What I really wanted to say is that I am often stricken by bouts of lonliness and feel an undercurrent of sadness much of the time. That I often want a hug or an alcoholic beverage (or both simultaneously) but neither is forthcoming. How did this happen, I ask myself. I am a reasonably attractive girl, or so I am told; carrying a few extra pounds but still able to move comfortably. My age is often guessed 8-10 years younger (I am 38, but was just last week accused of being "about 27" by someone who had no reason to suck up or to make me feel better). I can be fun and witty, when the stars align correctly.
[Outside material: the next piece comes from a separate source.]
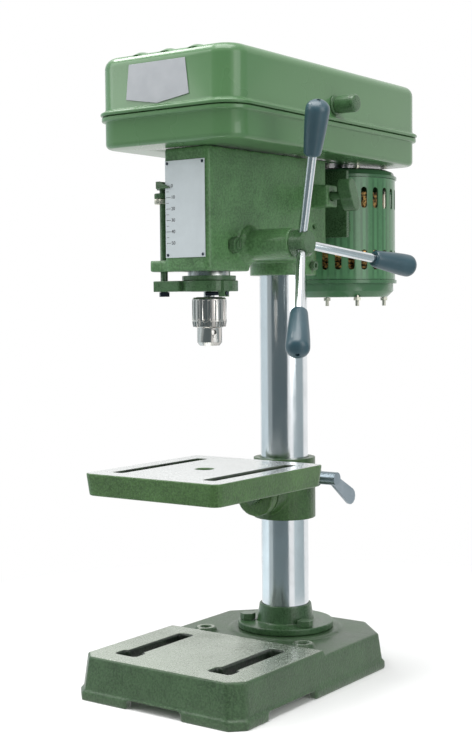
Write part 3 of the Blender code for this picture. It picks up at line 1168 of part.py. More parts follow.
# ---- motor ----
def make_motor():
    """Upright motor: vented shell between two bells, stator, rotor, fan and slide mount."""
    low, high = MOTOR_SHELL_Z
    inside = MOTOR_R - MOTOR_WALL
    shell = tube("motor_shell", "sheet_green", MOTOR_R, inside, low, high, MOTOR_POINT,
                 sides=40)
    for row, (bottom, top) in enumerate(VENT_ROWS):
        bm = bmesh.new()
        for number in range(VENTS // 2):
            angle = math.pi * (number + 0.5) * 2 / VENTS
            turn = Matrix.Rotation(angle, 4, "Z")
            size = Matrix.Diagonal((MOTOR_R * 3, VENT_WIDE, top - bottom, 1))
            at = Matrix.Translation((0, MOTOR_Y, (bottom + top) / 2))
            bmesh.ops.create_cube(bm, size=1, matrix=at @ turn @ size)
        cutter = from_bmesh(bm, f"vents_{row}", None)
        vents = shell.modifiers.new(cutter.name, "BOOLEAN")
        vents.object = cutter
        vents.operation = "DIFFERENCE"
        vents.use_self = True
    bore = SHAFT_R + RUN
    lip = MOTOR_R + BELL_LIP
    wall = MOTOR_R - BELL_WALL
    seat = high + GAP
    under = MOTOR_TOP - BELL_SHEET
    edge_z = MOTOR_TOP - BELL_WALL
    hub_end = seat - BELL_WALL
    top = [
        (bore, MOTOR_TOP), (MOTOR_R - BELL_SHOULDER, MOTOR_TOP),
        (MOTOR_R - BELL_EDGE, MOTOR_TOP - BELL_EDGE), (MOTOR_R, edge_z),
        (lip, edge_z - RUN), (lip, seat), (wall, seat), (wall, under), (BELL_HUB_R, under),
        (BELL_HUB_R, hub_end), (bore, hub_end),
    ]
    top_bell = turned("motor_top_bell", "sheet_green", top, MOTOR_POINT, sides=36,
                      closed=True)
    seat = low - GAP
    floor = MOTOR_BOTTOM + BELL_SHEET
    hub_end = MOTOR_BOTTOM + BELL_HUB_TALL
    edge_z = seat - BELL_LIP_TALL
    foot = MOTOR_R - BELL_FOOT_IN
    bottom = [
        (bore, hub_end), (BELL_HUB_R, hub_end), (BELL_HUB_R, floor), (foot, floor),
        (wall, floor + BELL_SHEET), (wall, seat), (lip, seat), (lip, edge_z),
        (MOTOR_R - BELL_EDGE, edge_z - RUN), (MOTOR_R - BELL_EDGE, MOTOR_BOTTOM + BELL_WALL),
        (foot, MOTOR_BOTTOM), (bore, MOTOR_BOTTOM),
    ]
    bottom_bell = turned("motor_bottom_bell", "sheet_green", bottom, MOTOR_POINT, sides=36,
                         closed=True)
    core = inside - GAP
    inner, outer = STATOR_BORE + WINDING_IN, STUD_INSIDE - WINDING_CLEAR
    stator = [
        (inner, WINDING_Z[1]), (outer, WINDING_Z[1]), (outer, CORE_Z[1]), (core, CORE_Z[1]),
        (core, CORE_Z[0]), (outer, CORE_Z[0]), (outer, WINDING_Z[0]), (inner, WINDING_Z[0]),
        (inner, CORE_Z[0]), (STATOR_BORE, CORE_Z[0]), (STATOR_BORE, CORE_Z[1]),
        (inner, CORE_Z[1]),
    ]
    stator = turned("stator", "copper", stator, MOTOR_POINT, sides=24, closed=True)
    shaft_top = PULLEY_BOTTOM + BELT_STEPS * STEP_TALL
    rotor_r = STATOR_BORE - AIR_GAP
    rotor = [
        (0, shaft_top), (SHAFT_R, shaft_top), (SHAFT_R, CORE_Z[1]), (rotor_r, CORE_Z[1]),
        (rotor_r, CORE_Z[0]), (SHAFT_R, CORE_Z[0]), (SHAFT_R, floor), (0, floor),
    ]
    turned("rotor", "core_steel", rotor, MOTOR_POINT, sides=36)
    fan_r = STUD_INSIDE - FAN_CLEAR
    fan_bottom, fan_top = FAN_Z
    rim_top, sheet_top = fan_bottom + FAN_TALL, fan_bottom + FAN_SHEET
    fan = [
        (fan_r - FAN_RIM, rim_top), (fan_r, rim_top), (fan_r, fan_bottom),
        (SHAFT_R + GAP, fan_bottom), (SHAFT_R + GAP, fan_top), (FAN_HUB_R, fan_top),
        (FAN_HUB_R, sheet_top), (fan_r - FAN_RIM, sheet_top),
    ]
    turned("motor_fan", "aluminium", fan, MOTOR_POINT, sides=16, closed=True)
    make_studs((top_bell, bottom_bell, stator))


def make_studs(drilled):
    """Four long studs that pull the two bells together over the shell."""
    head = MOTOR_TOP + GAP
    nut_top = MOTOR_BOTTOM - GAP
    for number in range(4):
        x, y = ring_point(MOTOR_POINT, STUD_PCR, STUD_FIRST + 90 * number)
        way = rod(f"stud_way_{number}", None, (x, y, 0), (x, y, FAR), STUD_R + GAP, 10)
        for thing in drilled:
            cut(thing, way)
        stud = rod(f"motor_stud_{number + 1}", "zinc", (x, y, STUD_END), (x, y, head + LAP),
                   STUD_R, 10, (x, y, 0))
        join(stud,
             rod(f"stud_head_{number}", None, (x, y, head), (x, y, head + STUD_HEAD_TALL),
                 STUD_HEAD_R, 10),
             outline(f"stud_nut_{number}", None, hexagon(STUD_NUT_FLATS, (x, y)),
                     nut_top - STUD_NUT_TALL, nut_top))


def make_motor_mount():
    """Plate that saddles the motor and rides on two bars in the head; a knob locks them."""
    front, back = MOUNT_PLATE_Y
    plate = box("motor_plate", "cast_green", (-MOUNT_PLATE_HALF, MOUNT_PLATE_HALF),
                MOUNT_PLATE_Y, MOUNT_PLATE_Z)
    bottom, top = MOUNT_PLATE_Z
    for number, low in enumerate((bottom + SADDLE_IN, top - SADDLE_IN - SADDLE_TALL)):
        join(plate, box(f"saddle_{number}", None, (-SADDLE_HALF, SADDLE_HALF),
                        (front + LAP, SADDLE_BACK), (low, low + SADDLE_TALL)))
    cut(plate, rod("saddle_cut", None, (0, MOTOR_Y, 0), (0, MOTOR_Y, FAR), MOTOR_R + GAP,
                   52))
    nut_start = back + GAP
    for name, side in (("slide_bar_left", -1), ("slide_bar_right", 1)):
        x = side * BAR_X
        cut(plate, rod(f"{name}_hole", None, (x, 0, BAR_Z), (x, MOTOR_Y, BAR_Z),
                       BAR_BOLT_R + GAP, 16))
        neck = nut_start - BAR_FRONT
        long = neck + BAR_NUT_TALL
        shoulder = front - GAP - BAR_FRONT
        profile = [
            (0, long), (BAR_NUT_R, long), (BAR_NUT_R, neck), (BAR_BOLT_R, neck),
            (BAR_BOLT_R, shoulder), (BAR_R, shoulder), (BAR_R, BAR_EDGE),
            (BAR_R - BAR_EDGE, 0), (0, 0),
        ]
        turned(name, "ground_steel", profile, (x, BAR_FRONT, BAR_Z), "+Y", 16)
    tip = BAR_X + BAR_R + GAP
    pivot = (0, LOCK_Y, BAR_Z)
    plan = []
    for step in range(LOCK_KNOB_POINTS):
        turn = 360 * step / LOCK_KNOB_POINTS
        wing = abs(math.cos(math.radians(turn))) ** LOCK_WING_POWER
        plan.append(ring_point((LOCK_Y, BAR_Z),
                               LOCK_WAIST_R + (LOCK_WING - LOCK_WAIST_R) * wing,
                               turn + LOCK_WING_LEAN))
    start, end = LOCK_KNOB_X
    knob = outline("motor_lock_knob", "cast_green", plan, start, end, pivot, turn=ACROSS)
    join(knob, rod("lock_screw", None, (tip, LOCK_Y, BAR_Z), (start + LAP, LOCK_Y, BAR_Z),
                   LOCK_SCREW_R, 16))


# ---- table ----
def make_table():
    """Ribbed square table that tilts on a bracket sliding on the column."""
    pivot = (0, 0, TILT_Z)
    bottom = TABLE_TOP - TABLE_SKIRT
    plan = round_plan(TABLE_HALF, TABLE_FRONT, TABLE_BACK, TABLE_CORNER, 3)
    table = outline("table", "cast_green", plan, bottom, TABLE_TOP, pivot)
    centre = (TABLE_FRONT + TABLE_BACK) / 2
    for vert in table.data.vertices:
        if vert.co.z < TABLE_TOP - TILT_Z - LAP:
            vert.co.x -= math.copysign(TABLE_DRAFT, vert.co.x)
            vert.co.y -= math.copysign(TABLE_DRAFT, vert.co.y - centre)
    wall = TABLE_WALL
    cut(table, box("table_hollow", None, (-TABLE_HALF + wall, TABLE_HALF - wall),
                   (TABLE_FRONT + wall, TABLE_BACK - wall * 2), (0, TABLE_TOP - TABLE_THICK)))
    join(table, rod("tilt_disc", None, (0, TILT_DISC_Y[0], TILT_Z),
                    (0, TILT_DISC_Y[1], TILT_Z), TILT_DISC_R, 36))
    for side in (-1, 1):
        x = side * TABLE_SLOT_X
        half = TABLE_SLOT_WIDE / 2
        cut(table, box(f"table_slot_{side}", None, (x - half, x + half), TABLE_SLOT_Y,
                       (bottom, FAR)))
    cut(table,
        rod("table_hole", None, (0, TABLE_HOLE_Y, 0), (0, TABLE_HOLE_Y, FAR),
            TABLE_HOLE_R, 24),
        rod("tilt_bore", None, (0, TABLE_HOLE_Y, TILT_Z), (0, 0, TILT_Z),
            TILT_BOLT_R + RUN, 20))
    low, high = COLLAR_Z
    bracket = rod("table_bracket", "cast_green", (0, 0, low), (0, 0, high), COLLAR_R, 36)
    face = TILT_DISC_Y[1] + GAP
    join(bracket,
         rod("bracket_disc", None, (0, face, TILT_Z), (0, -COLUMN_R, TILT_Z), TILT_DISC_R,
             36),
         rod("lever_boss", None, (COLUMN_R, 0, LEVER_Z), (LEVER_BOSS_END, 0, LEVER_Z),
             LEVER_BOSS_R, 24))
    cut(bracket,
        rod("bracket_bore", None, (0, 0, 0), (0, 0, FAR), COLUMN_R + RUN, 36),
        rod("bolt_way", None, (0, TABLE_FRONT, TILT_Z), (0, 0, TILT_Z), TILT_BOLT_R + GAP,
            20),
        rod("screw_way", None, (0, 0, LEVER_Z), (FAR, 0, LEVER_Z), LEVER_SCREW_R + RUN, 20))
    start = TILT_DISC_Y[0] - GAP
    bolt = rod("table_pivot_bolt", "zinc", (0, start - LAP, TILT_Z),
               (0, -COLUMN_R - RUN * 2, TILT_Z), TILT_BOLT_R, 20)
    join(bolt, outline("pivot_head", None, hexagon(TILT_HEAD_FLATS, (0, TILT_Z), 30),
                       start - TILT_HEAD_TALL, start, turn=UPRIGHT))
    make_lever()


def make_lever():
    """Clamp screw through the collar, turned by a flat pressed lever."""
    start = LEVER_BOSS_END + GAP
    pivot = (0, 0, LEVER_Z)
    lever = rod("table_lever", "black_steel", (start, 0, LEVER_Z),
                (LEVER_HUB_END, 0, LEVER_Z), LEVER_HUB_R, 24, pivot)
    end = Vector(LEVER_REACH)
    way = end.normalized()
    side = Vector((-way.y, way.x))
    tip = end - way * LEVER_TIP_R
    arm = [-side * LEVER_ROOT_HALF]
    for step in range(7):
        angle = math.radians(-90 + 180 * step / 6)
        arm.append(tip + (way * math.cos(angle) + side * math.sin(angle)) * LEVER_TIP_R)
    arm.append(side * LEVER_ROOT_HALF)
    points = [(p.x, p.y + LEVER_Z) for p in arm]
    plate = outline("lever_arm", None, points, *LEVER_ARM_X, turn=ACROSS)
    join(lever, plate,
         rod("lever_screw", None, (COLUMN_R + RUN * 2, 0, LEVER_Z), (start + LAP, 0, LEVER_Z),
             LEVER_SCREW_R, 20))


make_base()
make_column()
make_head()
make_head_fittings()
make_quill()
make_depth_stop()
make_spindle()
make_feed()
make_spring_cap()
make_case()
make_lid()
make_belt_drive()
make_motor()
make_motor_mount()
make_table()
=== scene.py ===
import math

import bmesh
import bpy
from mathutils import Matrix, Vector


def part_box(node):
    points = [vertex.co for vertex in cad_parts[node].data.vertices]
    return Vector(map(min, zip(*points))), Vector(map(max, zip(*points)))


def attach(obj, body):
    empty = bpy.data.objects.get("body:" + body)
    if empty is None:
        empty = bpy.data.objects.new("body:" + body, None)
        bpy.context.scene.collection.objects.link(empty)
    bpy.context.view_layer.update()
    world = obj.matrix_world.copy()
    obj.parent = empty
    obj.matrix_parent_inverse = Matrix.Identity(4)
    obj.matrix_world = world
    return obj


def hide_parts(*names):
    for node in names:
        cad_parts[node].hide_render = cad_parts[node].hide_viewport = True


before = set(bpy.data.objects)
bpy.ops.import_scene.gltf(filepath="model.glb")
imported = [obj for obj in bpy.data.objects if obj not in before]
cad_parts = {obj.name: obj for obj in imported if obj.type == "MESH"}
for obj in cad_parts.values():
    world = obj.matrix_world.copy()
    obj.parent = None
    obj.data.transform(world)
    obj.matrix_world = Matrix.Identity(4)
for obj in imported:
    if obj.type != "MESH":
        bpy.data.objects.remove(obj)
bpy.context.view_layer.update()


# ---- stage ----
# A pale sweep under soft lamps, with a camera a little right of the machine's front.
# Everything is placed from the column, which stands upright in the frame.
def ends(node):
    """The low and high corners of a CAD node."""
    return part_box(node)


def middle(node):
    low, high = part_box(node)
    return (low + high) / 2


column_foot = middle("column")
column_foot.z = 0


def at(x, y, z):
    """A place measured from the column's foot, in metres."""
    return column_foot + Vector((x, y, z))


def aim(x, y, z, azimuth, pitch, roll):
    """The camera's place and turn, from a compass angle, a downward pitch and a roll."""
    turn, dip, lean = (math.radians(angle) for angle in (azimuth, pitch, roll))
    ahead = Vector((-math.sin(turn) * math.cos(dip), math.cos(turn) * math.cos(dip),
                    -math.sin(dip)))
    right = ahead.cross(Vector((0, 0, 1))).normalized()
    up = right.cross(ahead)
    right_leant = right * math.cos(lean) + up * math.sin(lean)
    up_leant = up * math.cos(lean) - right * math.sin(lean)
    pose = Matrix((right_leant, up_leant, -ahead)).transposed().to_4x4()
    pose.translation = at(x, y, z)
    return pose


camera = bpy.data.objects.new("camera", bpy.data.cameras.new("camera"))
bpy.context.scene.collection.objects.link(camera)
camera.data.lens = 63.7
camera.data.shift_x = 0.0007
camera.data.shift_y = 0.0028
camera.matrix_world = aim(0.71235, -1.07165, 0.35045, azimuth=35.702, pitch=3.129, roll=-0.517)
bpy.context.scene.camera = camera
bpy.context.scene.view_settings.view_transform = "Standard"


def lamp(name, place, target, wide, tall, power):
    """A soft box of a width and height in metres, turned to a target."""
    light = bpy.data.lights.new(name, "AREA")
    light.shape = "RECTANGLE"
    light.size, light.size_y = wide, tall
    light.energy = power
    holder = bpy.data.objects.new(name, light)
    bpy.context.scene.collection.objects.link(holder)
    holder.location = at(*place)
    holder.rotation_euler = (at(*target) - at(*place)).to_track_quat("-Z", "Y").to_euler()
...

Why am I looked through at home, like I am just a wisp of air, inconsequential on its way to somewhere else?
So I guess things are for me how they are for many: a little confusing and somewhat terrifying.
The bright spot(s) are my wonderful children, who don't really mind the few extra pounds and beg me to read to them. I haven't written about them for awhile, so here is an update:
Anna is doing great in school, though she says she misses me all day and wishes I were there. I want to videotape her saying that to play back when she is 16 and doesn't even want me in the same county.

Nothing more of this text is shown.